Staffordshire promises nature will benefit from new road


Staffordshire County Council is promising to create ‘better wildlife habitats’ as part of works to build a relief road.

As part of the mitigation measures for the Stafford Western Access Route, the council said it will improve a nature reserve and section of river at Doxey Marshes nature reserve, Stafford, which is a Site of Scientific Interest (SSSI) and a nationally important reserve for its birdlife.

The habitat improvement will involve lowering an area of land to create ideal wet-grassland nesting conditions for birds such as lapwing and redshank.

Doxey Marshes, Stafford

The council said all designs have been created with Staffordshire Wildlife Trust, which manages the site, the Environment Agency and Natural England.

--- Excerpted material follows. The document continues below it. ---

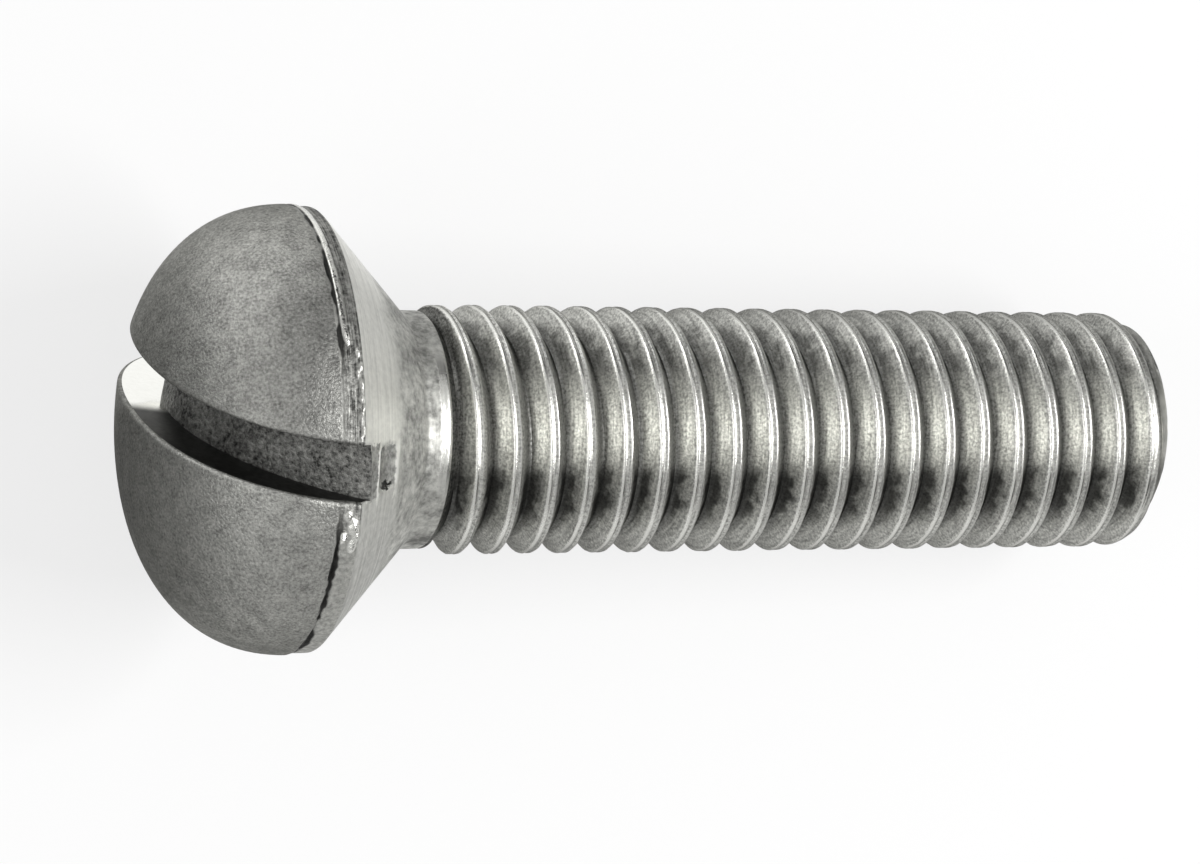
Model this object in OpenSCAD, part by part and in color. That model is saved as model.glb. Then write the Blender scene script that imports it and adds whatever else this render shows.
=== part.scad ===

Staffordshire CC’s economy leader Mark Winnington said: ‘The Stafford Western Access Route will bring huge economic benefits to the county town and we’re pleased that in addition there will be environmental improvements which will allow wildlife to thrive.’

The council said that as well as creating improvements for wildlife, the lowered areas of land will also act as extra water storage in the event of flooding, helping to protect areas downstream.

Works will also include taking a section of the River Sow out of its artificial channel by the railway and restoring it to ‘a more natural wider, meandering riverbed with shallower slopes’.

The council said this will bring improvements for river wildlife such as fish and otters as well as wetland breeding birds.

Excavated material from the works will be used to eventually create islands and shallows in Creswell Flash, making this feeding ground better for birdlife.

Jeff Sim, land management team coordinator for Staffordshire Wildlife Trust, said: ‘We’re very excited that these habitat improvement works will make the reserve an even better place for wetland birds.’

The new road is one of Stoke-on-Trent and Staffordshire Local Enterprise Partnership’s key Growth Deal projects.